Victoria, British Columbia, is about ready to finally stop dumping raw sewage into the Strait of Juan de Fuca. A new $580 million treatment plant will be up and running by the end of this year.

The almost completed sewage facility is controversial. U.S. politicians and environmentalists have wanted it for a long time. Others assert the natural currents of the Strait of Juan de Fuca naturally break down the effluent.

One of them is Tom Pedersen, a professor emeritus from the School of Earth and Ocean Sciences at the University of Victoria.

“We ignored that in favor of political expediency,” Pedersen said. “When the various governments, both provincial and federal, decided that we would spend a lot of taxpayers’ money to build a plant, which in fact, there is no scientific rationale to justify the construction of that plant.”

Colin Plant disagrees. He's the chair of the Capital Regional District, which is building the facility along with additional funding from the Canadian and British Columbian governments.

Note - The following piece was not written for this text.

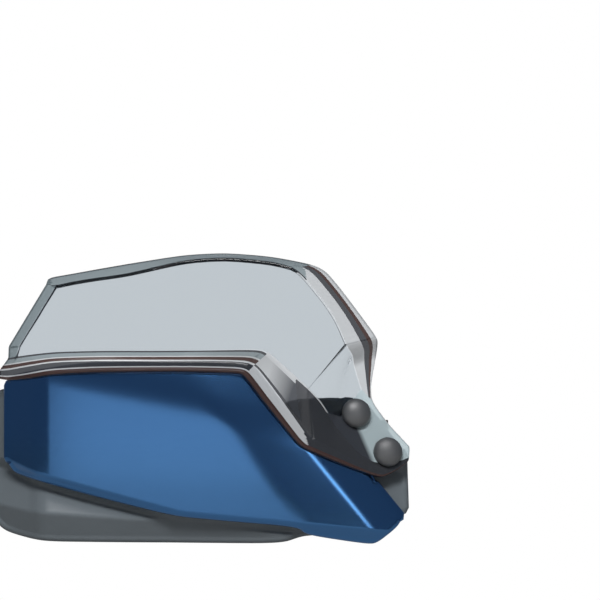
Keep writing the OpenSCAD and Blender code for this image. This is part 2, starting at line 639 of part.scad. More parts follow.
module mounting_arm() {
    middle = (upper_bolt + lower_bolt) / 2;
    color([0.3, 0.31, 0.32]) difference() {
        union() {
            clamp_half(-1);
            for (p = [upper_bolt, lower_bolt]) on_ear(p) translate([0, 0, -plate_back])
                cylinder(r = plate_r, h = plate_t);
            on_ear(upper_bolt) rotate(bolt_turn) translate([0, -plate_side, -plate_back])
                cube([norm(bolt_span), 2 * plate_side, plate_t]);
            hull() {
                on_ear(middle) translate([-web_t, -web_t / 2, -plate_back - web_sink])
                    cube([2 * web_t, web_t, 2 * web_sink]);
                translate([-web_t / 2, -bar_r - clamp_wall, -web_t]) cube([web_t, 2 * web_sink, 2 * web_t]);
            }
        }
        for (p = [upper_bolt, lower_bolt]) on_ear(p) translate([0, 0, -plate_back - nut_room]) {
            cylinder(r = bolt_r + bolt_gap, h = nut_room + plate_t + past);
            cylinder(r = nut_flats / 2 + nut_rim + bolt_gap, h = nut_room);
        }
        for (s = [-1, 1]) translate([0, 0, s * screw_z]) rotate([90, 0, 0])
            cylinder(r = clamp_screw_r, h = clamp_ear_d + past);
    }
}

module clamp_cap() {
    color([0.3, 0.31, 0.32]) difference() {
        clamp_half(1);
        for (s = [-1, 1]) translate([0, 0, s * screw_z]) rotate([-90, 0, 0]) {
            cylinder(r = clamp_screw_r + bolt_gap, h = clamp_ear_d + past);
            translate([0, 0, clamp_ear_d]) cylinder(r = clamp_head_r + bolt_gap, h = bar_r + clamp_wall);
        }
    }
}

// Socket screw with its head's seat at the origin and its shank along -Z
module socket_screw(r, length, head_r, head_h) {
    difference() {
        union() {
            translate([0, 0, -length]) cylinder(r = r, h = length);
            cylinder(r = head_r, h = head_h);
        }
        translate([0, 0, head_h / 2]) cylinder(r = head_r * socket_share, h = head_h, $fn = 6);
    }
}
module clamp_screws() {
    color("silver") for (s = [-1, 1]) translate([0, clamp_ear_d, s * screw_z]) rotate([-90, 0, 0])
        socket_screw(clamp_screw_r, 2 * clamp_ear_d - screw_play, clamp_head_r, 2 * clamp_screw_r);
}
module cover_screws() {
    color("silver") for (p = cover_screw_places) translate([p.x, screw_seat(p), p.y]) rotate([-90, 0, 0])
        socket_screw(cover_screw_r, screw_seat(p) - screw_tip(p) - screw_play,
            seat_r - seat_rim, screw_head_h);
}

module bar_end_washer() {
    color("silver") translate([-shell_reach, 0, 0]) rotate([0, -90, 0]) difference() {
        cylinder(r1 = weight_r - washer_rim, r2 = weight_r - washer_rim - washer_chamfer, h = washer_t);
        translate([0, 0, -past]) cylinder(r = end_bolt_r + bolt_gap, h = washer_t + 2 * past);
    }
}
module bar_end_bolt() {
    color("silver") translate([-shell_reach - washer_t, 0, 0]) rotate([0, -90, 0])
        socket_screw(end_bolt_r, shell_reach + washer_t - bar_end + sleeve_l + expander_l - screw_play,
            end_bolt_head_r, end_bolt_head_h);
}
module bar_end_weight() {
    middle = weight_l / 2;
    color([0.2, 0.2, 0.2]) translate([-shell_reach + base_wall, 0, 0]) rotate([0, 90, 0]) difference() {
        rotate_extrude() polygon([
            [0, 0], [weight_r - weight_edge, 0], [weight_r, weight_edge],
            [weight_r, middle - weight_edge - weight_groove],
            [weight_r - weight_edge, middle - weight_groove],
            [weight_r - weight_edge, middle + weight_groove],
            [weight_r, middle + weight_edge + weight_groove],
            [weight_r, weight_l - 3 * weight_edge], [weight_r - 3 * weight_edge, weight_l], [0, weight_l]]);
        translate([0, 0, -past]) cylinder(r = end_bolt_r + bolt_gap, h = weight_l + 2 * past);
    }
}
module expander_sleeve() {
    color([0.08, 0.08, 0.08]) translate([-bar_end, 0, 0]) rotate([0, 90, 0]) difference() {
        cylinder(r = bar_bore_r - sleeve_gap, h = sleeve_l);
        translate([0, 0, -past]) cylinder(r = end_bolt_r + bolt_gap, h = sleeve_l + 2 * past);
    }
}
module expander_nut() {
    color("silver") translate([-bar_end + sleeve_l, 0, 0]) rotate([0, 90, 0]) difference() {
        cylinder(r1 = bar_bore_r - sleeve_gap - nut_taper, r2 = bar_bore_r - sleeve_gap, h = expander_l);
        translate([0, 0, -past]) cylinder(r = end_bolt_r, h = expander_l + 2 * past);
    }
}

base_shell();
painted_cover();
wind_deflector();
cap_cup_upper();
cap_cup_lower();
dome_cap_upper();
dome_cap_lower();
deflector_bolt_upper();
deflector_bolt_lower();
tab_spacer_upper();
tab_spacer_lower();
lock_nut_upper();
lock_nut_lower();
mounting_arm();
clamp_cap();
clamp_screws();
cover_screws();
bar_end_washer();
bar_end_bolt();
bar_end_weight();
expander_sleeve();
expander_nut();
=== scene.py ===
"""Motorcycle hand guard with a clear wind deflector: its visible shells, finishes and studio."""
import math

import bpy
import numpy as np
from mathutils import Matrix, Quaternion, Vector


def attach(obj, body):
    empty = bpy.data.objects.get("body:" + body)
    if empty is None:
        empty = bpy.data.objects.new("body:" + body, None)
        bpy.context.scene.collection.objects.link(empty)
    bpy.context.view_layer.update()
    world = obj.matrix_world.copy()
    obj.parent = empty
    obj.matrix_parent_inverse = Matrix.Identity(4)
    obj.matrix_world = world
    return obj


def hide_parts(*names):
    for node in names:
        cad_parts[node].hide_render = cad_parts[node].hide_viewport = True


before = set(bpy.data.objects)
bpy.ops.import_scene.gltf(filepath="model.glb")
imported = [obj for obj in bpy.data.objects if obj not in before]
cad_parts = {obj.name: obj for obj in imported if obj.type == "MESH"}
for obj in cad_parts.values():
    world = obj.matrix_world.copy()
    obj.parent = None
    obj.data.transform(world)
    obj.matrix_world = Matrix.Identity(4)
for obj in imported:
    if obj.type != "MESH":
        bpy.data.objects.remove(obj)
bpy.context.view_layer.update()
MM = 0.001

# Shape of the guard's face, in millimetres: X along the bar, Z up, depth ahead of the bar.
# Its radii in plan and upright, where it stands furthest ahead, and where it wraps round outboard
FACE_DEPTH = 100.5
PLAN_R = 750
CROWN_R = 500
CROWN_X = -90
WRAP_X = -227
# Slopes that are added beyond each crease and bevel
WRAP_SLOPE = 1
UPPER_SLOPE = 0.16
INBOARD_SLOPE = 0.14
CHEEK_SLOPE = 0.24
BROW_SLOPE = 0.5
CHIN_SLOPE = 1.1
PANEL_WRAP = 0.35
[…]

“Regardless if the ocean could deal with it by dispelling it with dispersing it with a high current and a high level of oxygen, it's just not the thing we want to be teaching our children to do with wastewater,” he said, “that you just put it into the ocean and treat it as if it was just somehow nature's toilet. It's not.”

Greater Victoria is the last coastal region in Canada to stop dumping raw sewage into the ocean.

The plant and supporting infrastructure has been under construction for the past four years.  The Canadian government has mandated that all sewage in the country be treated by end of 2020.